Blazer has stipulated it did not take possession of 29 accounts having a value of $5,615.15. Accordingly, we reverse the final judgment in favor of Harbor Federal and remand this case with directions to enter judgment in favor of Blazer, excluding those 29 accounts of which Blazer did not take possession.
REVERSED and REMANDED.
HERSEY, J., and WALDEN, JAMES H., Senior Judge, concur.
NOTES
[1] At trial Harbor Federal disputed whether 222 accounts purchased by Blazer were evidenced by chattel paper and whether Blazer took possession of these accounts.
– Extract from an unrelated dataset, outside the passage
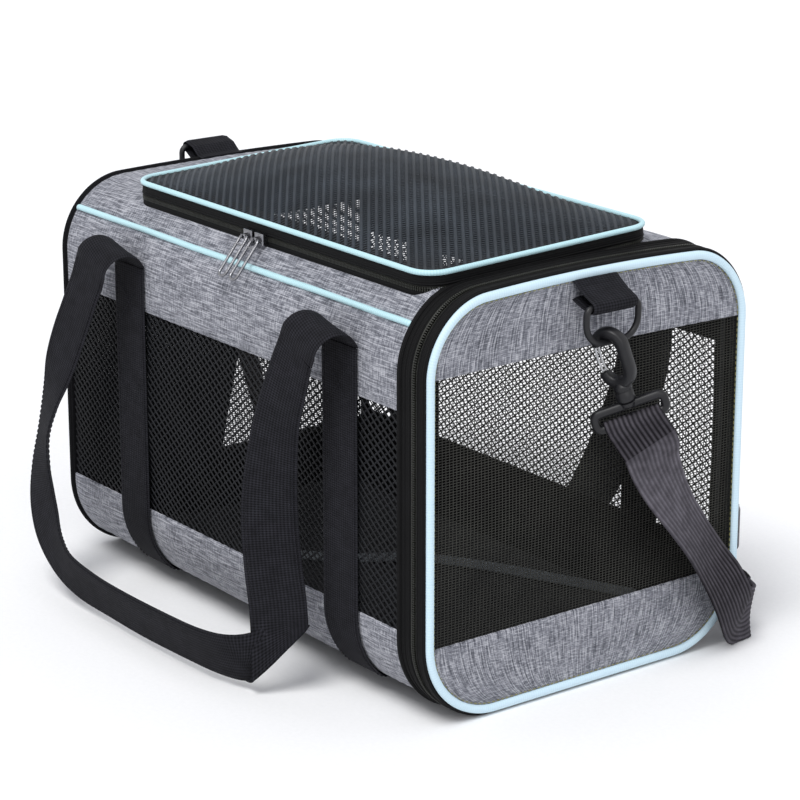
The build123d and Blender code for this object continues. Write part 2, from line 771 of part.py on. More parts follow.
def rear_tab():
    # A webbing loop standing on the rear top edge.
    bar = Vector(*rear_tab_bar)
    y = Vector(0, 1, 0)
    bend = ring_bar / 2 + fit_round + webbing / 2
    skin = webbing / 2 + 0.05
    points = [Vector(rear_x + 6.0, 0, bag_height + skin)]
    points += [Vector(rear_x + 1.0, 0, bag_height + skin + 1.0)]
    points += around(bar, bend, 60, 270)
    points += [Vector(rear_x - skin - 2.0, 0, bag_height - 1.0)]
    points += [Vector(rear_x - skin, 0, bag_height - drop) for drop in (6.0, 18.0)]
    return ribbon(points, [y] * len(points), tab_width, webbing)


def make_carry_gear():
    export("rear_tab", rear_tab())
    for name, frame, bar in (("front", front_frame, tab_bar), ("rear", rear_frame, rear_tab_bar)):
        export(name + "_ring", ring(bar))
        export(name + "_snap_hook", hook(frame))
        export(name + "_hook_gate", gate(frame))
        export(name + "_strap_eye", eye(frame))
    export("shoulder_strap_front", strap_with_fold(front_frame, front_strap_route()))
    export("shoulder_strap_rear", strap_with_fold(rear_frame, rear_strap_route()))
    export("shoulder_strap_middle", strap(floor_strap_route(), handle_width, webbing))
    export("strap_adjuster", adjuster())


# ---------------------------------------------------------------- zipper sliders


def slider(plane):
    # Local X runs along the zipper and local Z out of it.
    length, width, height = slider_length, slider_width, slider_height
    body = Pos(0, 0, height / 2) * Box(length, width, height)
    body = fillet(body.edges().group_by(Axis.Z)[-1], 1.2)
    reach = pull_eye_width / 2 + fit
    lug_height = pin_height + lug_width / 2
    for side in (-1, 1):
        lug = Box(lug_thickness, lug_width, lug_height)
        body += Pos(side * (reach + lug_thickness / 2), 0, height + lug_height / 2) * lug
    pin = Rot(0, 90, 0) * Cylinder(pin_diameter / 2, 2 * (reach + lug_thickness))
    body += Pos(0, 0, height + pin_height) * pin
    return plane.location * body


def pull(origin, hang, across):
    # An open frame pull that hangs from its pin along the direction hang.
    down = Vector(*hang).normalized()
    plane = Plane(origin, x_dir=across, z_dir=Vector(*across).cross(down * -1))
    neck = pull_eye / 2 + 0.6
    frame = Pos(0, -neck - pull_length / 2) * RectangleRounded(pull_width, pull_length, 2.0)
    window = Rectangle(pull_width - 3.2, pull_length * 0.6)
    frame -= Pos(0, -neck - pull_length / 2 - 1.5) * window
    frame += Pos(0, -neck / 2 - 0.5) * Rectangle(pull_eye_width, neck)
    plate = extrude(plane * frame, pull_thickness / 2, both=True)
    axle = Plane(origin, x_dir=down, z_dir=across).offset(-pull_eye_width / 2)
    eye_ring = extrude(axle * Circle(pull_eye / 2), pull_eye_width)
    bore = extrude(axle.offset(-1) * Circle(pin_diameter / 2 + pin_play), pull_eye_width + 2)
    return plate + eye_ring - bore


hatch_slider_x = 6.0
hatch_slider_pitch = 13.0
hatch_pull_hang = (0, -0.63, -0.777)  # the pulls lie over the bag's shoulder
door_slider_share = 0.3286  # where the door's slider rests, as a share of the bag's height


def make_sliders():
    plane = hatch_plane()
    zipper_low = -hatch_gusset_height - coil_depth - zipper_gap / 2
    depth = hatch_far - hatch_near + (coil_height - curb_cloth) / 2 + fit
    middle = (hatch_rear + hatch_front) / 2
    for k, name in ((0, "rear"), (1, "front")):
        x = hatch_slider_x + (k - 0.5) * hatch_slider_pitch
        place = plane.from_local_coords(Vector(x - middle, -depth, zipper_low))
        seat = Plane(place, x_dir=(1, 0, 0), z_dir=(0, -1, 0))
        export("hatch_slider_" + name, slider(seat))
        ear = place + Vector(0, -slider_height - pin_height, 0)
        export("hatch_pull_" + name, pull(ear, hatch_pull_hang, (1, 0, 0)))
    side = side_y + (coil_height - hoop_cloth) / 2 + fit
    place = Vector(door_coil_rear - zipper_gap / 2, side, door_slider_share * bag_height)
    seat = Plane(place, x_dir=(1, 0, 0), z_dir=(0, 1, 0))
    export("door_slider", slider(seat))
    ear = place + Vector(0, slider_height + pin_height, 0)
    export("door_pull", pull(ear, (0, 0, -1), (1, 0, 0)))


# ---------------------------------------------------------------- leash


def make_leash():
    # A short tether sewn to the lining, lying across the floor pad.
    rise = pad_high + leash_thickness / 2 + 0.05

    def flat(x, y):
        return Vector(x * front_x, y * side_y, rise)

    route = [
        (flat(-0.2791, -0.2963), Vector(0, 1, 0)),
        (flat(-0.2419, -0.2963), Vector(0, 1, 0)),
        (flat(-0.1209, -0.1185), Vector(-0.6, 0.7, 0)),
        (flat(0, 0.1481), Vector(-0.6, 0.8, 0)),
        (flat(0.186, 0.3556), Vector(-0.5, 0.85, 0)),
        (flat(0.4186, 0.5333), Vector(-0.45, 0.9, 0)),
        (flat(0.6977, 0.7259), Vector(-0.4, 0.9, 0)),
    ]
    export("safety_leash", strap(route, leash_width, leash_thickness))
    middle = flat(-0.2791, -0.2963) - Vector(leash_clip_length / 2 + 0.6, 0, leash_thickness / 2)
    shape = SlotOverall(leash_clip_length, leash_width)
    shape -= SlotOverall(leash_clip_length - 8, leash_width - 8)
    clip = extrude(Plane(middle) * shape, 3.0)
    export("leash_clip", clip)


def main():
    os.makedirs("parts", exist_ok=True)
    make_shell()
    make_floor()
    make_ends()
    make_door()
    make_hatch()
    make_handles()
    make_carry_gear()
    make_sliders()
    make_leash()


if __name__ == "__main__":
    main()
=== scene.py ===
import math
import bmesh
import bpy
import numpy as np
from mathutils import Matrix, Vector


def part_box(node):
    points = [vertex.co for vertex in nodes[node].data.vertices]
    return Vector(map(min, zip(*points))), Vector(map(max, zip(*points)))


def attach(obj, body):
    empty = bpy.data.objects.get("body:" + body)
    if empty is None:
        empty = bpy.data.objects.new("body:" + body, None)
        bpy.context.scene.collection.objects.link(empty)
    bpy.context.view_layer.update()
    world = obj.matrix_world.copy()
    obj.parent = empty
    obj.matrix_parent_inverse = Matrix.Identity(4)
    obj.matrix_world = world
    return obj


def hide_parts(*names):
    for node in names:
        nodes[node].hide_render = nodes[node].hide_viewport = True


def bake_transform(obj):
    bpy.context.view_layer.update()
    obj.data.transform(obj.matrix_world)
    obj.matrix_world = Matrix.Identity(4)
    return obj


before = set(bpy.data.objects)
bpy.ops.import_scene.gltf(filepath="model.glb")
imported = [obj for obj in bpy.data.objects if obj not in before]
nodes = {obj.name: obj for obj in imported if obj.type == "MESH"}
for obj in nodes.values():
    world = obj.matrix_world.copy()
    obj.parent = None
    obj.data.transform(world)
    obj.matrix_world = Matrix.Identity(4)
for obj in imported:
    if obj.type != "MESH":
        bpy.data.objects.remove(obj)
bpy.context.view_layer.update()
mm = 0.001


# ---- camera and light

camera = {
    "azimuth": 52.83, "elevation": 17.1,  # degrees, seen from the front door's near corner
    "place": (1.51674, -1.14141, 0.72814),
    "lens": 126.5, "sensor": 36.0,
}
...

This issue has not been appealed by Harbor Federal and both parties have referred to the 526 accounts in their briefs as chattel paper.
[2] Section 679.308, Florida Statutes (1991), which mirrors section 9-308 of the Uniform Commercial Code (1972), provides:
A purchaser of chattel paper or an instrument who gives new value and takes possession of it in the ordinary course of his business has priority over a security interest in the chattel paper or instrument:
(1) Which is perfected under s. 679.304 (permissive filing and temporary perfection) or under 679.306 (perfection as to proceeds) if he acts without knowledge that the paper or instrument is subject to a security interest; or
(2) Which is claimed merely as proceeds of inventory subject to a security interest (s. 379.306) even though he knows that the specific paper or instrument is subject to the security interest.
[3] See also Ronald A. Anderson, Uniform Commercial Code § 9-308:5 (1985):
When the inventory creditor consents to the sale of collateral, the security interest is transferred from the collateral to the proceeds of the sale. If the seller sells on credit, the chattel paper created thereby is the proceeds and if the chattel paper is sold to a financer, the latter takes clear of the inventory financer's security interest by virtue of UCC 9-308.
(Emphasis added and footnote omitted).